Worries?

/ Sabtu, 19 Maret 2011 /
So hai! Hehe
Nggak ngerti kenapa tiba-tiba pengen nulis. Just did blog-walk andd......tara i miss my blog in sudden :)

Really have a dizzy and i do need sleeping rite now. Somehow, its 3 a.m already and here i am, stuck in front of this lame machine :p so i wont waste my time any longer. Gotta write something and sleep in peace:) apologize me for spamming your dashboard with this nonsense post.

Actually i have nothing to say. I just became --what could i say-- not productive now a days and its definitely not good. I miss my blog ya know? i miss having an idea in sudden, try to figure it out then write it on this blog. I miss opening my Microsoft Word window and type everything. Now when i can see, clearly, actually these new technology-thingy has blinded me.
So this is all I can write. I have no inspiration at all. I just recycle all my old idea and try to write it in other way. I have nothing new.

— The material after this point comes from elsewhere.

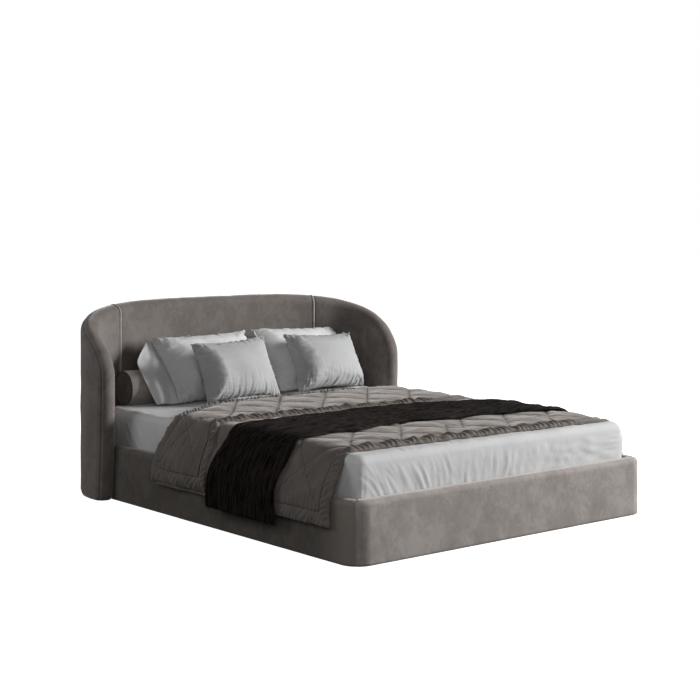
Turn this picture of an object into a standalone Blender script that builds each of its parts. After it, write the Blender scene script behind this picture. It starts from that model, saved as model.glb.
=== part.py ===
"""Upholstered platform bed with a curved winged headboard and its bedding.

Metres, +Z up, floor at Z = 0. +X is to the right seen from the foot, +Y runs from the foot to the head.
Shapes are laid out from the foot face at y = 0; `add_solid` centres them on the overall length.
"""

from math import cos, pi, radians, sin

import bmesh
import bpy
import numpy as np
from mathutils import Matrix, Vector

# Gap left between two pieces that touch on the real bed
GAP = 0.0003

# Base
BASE_WIDTH = 1.770
RAIL_WIDTH = 0.068
RAIL_TOP = 0.265
BASE_BOTTOM = 0.004
PLAN_RADIUS = 0.090
RAIL_EDGE_RADIUS = 0.024
COVER_THICKNESS = 0.040
CORE_THICKNESS = 0.024
RAIL_END = 1.858
CORE_END = 1.970
HEAD_RAIL_Y = 2.020

# Mattress, 1.6 x 2.0 m
MATTRESS = (1.600, 2.000, 0.208)
MATTRESS_FOOT = 0.078
MATTRESS_BOTTOM = 0.216
MATTRESS_TOP = MATTRESS_BOTTOM + MATTRESS[2]
MATTRESS_PLAN_RADIUS = 0.070
MATTRESS_EDGE_RADIUS = 0.035
SHEET_THICKNESS = 0.0012

# Slatted deck
SLAT_THICKNESS = 0.020
SLAT_TOP = MATTRESS_BOTTOM - GAP
SLAT_WIDTH = 0.095
SLAT_COUNT = 9
BEAM_WIDTH = 0.050
LEG_RADIUS = 0.020

# Headboard: a shell of even thickness whose middle surface follows a curved plan line
HEAD_HALF = 0.920
HEAD_WING_Y = 1.945
HEAD_DEPTH = 0.398
HEAD_PLAN_POWER = 2.42
SHELL = 0.048
HEAD_TOP = 0.898
WING_KNEE = 0.614
WING_REACH = 0.060
WING_SETBACK = 0.025
EDGE_POWER_S = 4.56
EDGE_POWER_Z = 1.50
SEAM_S = 0.659
HEAD_BOTTOM = 0.006
WELT_HALF = 0.0030
PAD_BACK = -0.0115
COVER_FRONT = 0.0125
CORE_HALF = 0.0105
SEAM_ANGLE = 140.0

LENGTH = HEAD_WING_Y + HEAD_DEPTH + SHELL

# Bedding layers over the mattress and the rails
QUILT = 0.022
THROW = 0.008
HEM_HEIGHT = 0.150
THROW_HEM = 0.112

MATERIALS = {
    "velvet": ((0.200, 0.180, 0.165), 0.85, 0.0),
    "velvet_dark": ((0.090, 0.075, 0.068), 0.85, 0.0),
    "welt": ((0.330, 0.310, 0.290), 0.70, 0.0),
    "linen": ((0.560, 0.570, 0.580), 0.90, 0.0),
    "quilt": ((0.290, 0.265, 0.245), 0.90, 0.0),
    "throw": ((0.020, 0.016, 0.014), 0.95, 0.0),
    "ply": ((0.520, 0.380, 0.230), 0.60, 0.0),
    "beech": ((0.640, 0.470, 0.290), 0.50, 0.0),
    "ticking": ((0.620, 0.610, 0.590), 0.90, 0.0),
    "steel": ((0.120, 0.120, 0.125), 0.45, 0.9),
    "plastic": ((0.030, 0.030, 0.032), 0.50, 0.0),
    "felt": ((0.080, 0.075, 0.070), 1.00, 0.0),
}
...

And about how my school things are going really really bad. I got bad scores many many times. I dont say I hate being not-smart. Im not smart from the first. I just be accustomed to be a little bit smarter and its kinda shocking me. I dont say I hate it when someone gets a good score while Im not, actually it's happened many many many times and i dont mind. I just hate finding MYSELF, be such a dumb, spending all my time doing something unimportant. And how the university just become so close and closer. Im worrying so many things. I just cannot stay to be like this any longer.
I dont know how to motivate my own self. I need a change. I need finding myself be a little bit better.

Thats all I can say. Sorry for the language, I mean i love using Indonesian but I just want to use english rite now haha pardon the bad grammar.